Android string resources are monolingual, the :ref:`component-template` is
stored in a different location from the other files -- :file:`res/values/strings.xml`.
Weblate does following escaping of strings:
* If a strings is valid XML, it is inserted as XML to translation.
* ``?`` and ``@`` are escaped with a ``\\`` at the beginning of the string to avoid interpreting them as style or resource references.
* In case string contains multiple spaces, it is quoted with double quotes (``"``).

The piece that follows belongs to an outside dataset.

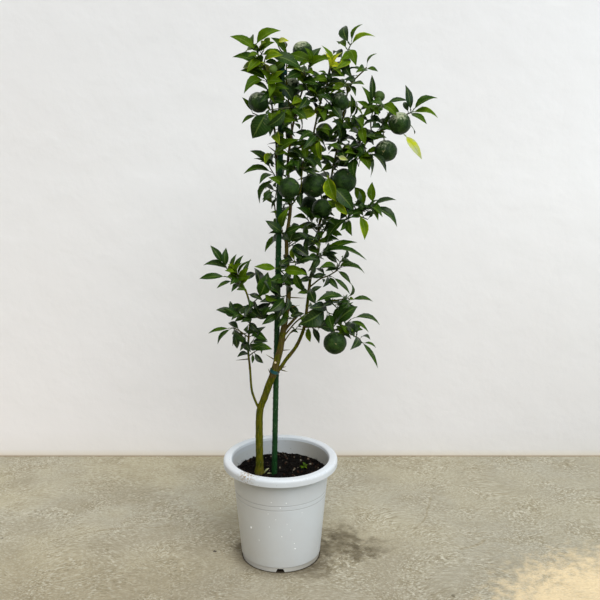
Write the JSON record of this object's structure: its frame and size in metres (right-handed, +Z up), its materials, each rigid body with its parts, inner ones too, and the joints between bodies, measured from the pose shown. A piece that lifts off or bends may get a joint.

* Newlines are escaped as ``\\n``, but the actual newline is kept for readability as well.
.. note::
Android `string-array` structures are not currently supported. To work around this,
you can break your string arrays apart:
.. code-block:: xml
<string-array name="several_strings">
<item>First string</item>
<item>Second string</item>
</string-array>
become:
.. code-block:: xml
<string-array name="several_strings">
<item>@string/several_strings_0</item>
<item>@string/several_strings_1</item>
</string-array>
<string name="several_strings_0">First string</string>
<string name="several_strings_1">Second string</string>
The `string-array` that points to the `string` elements should be stored in a different
file, and not be made available for translation.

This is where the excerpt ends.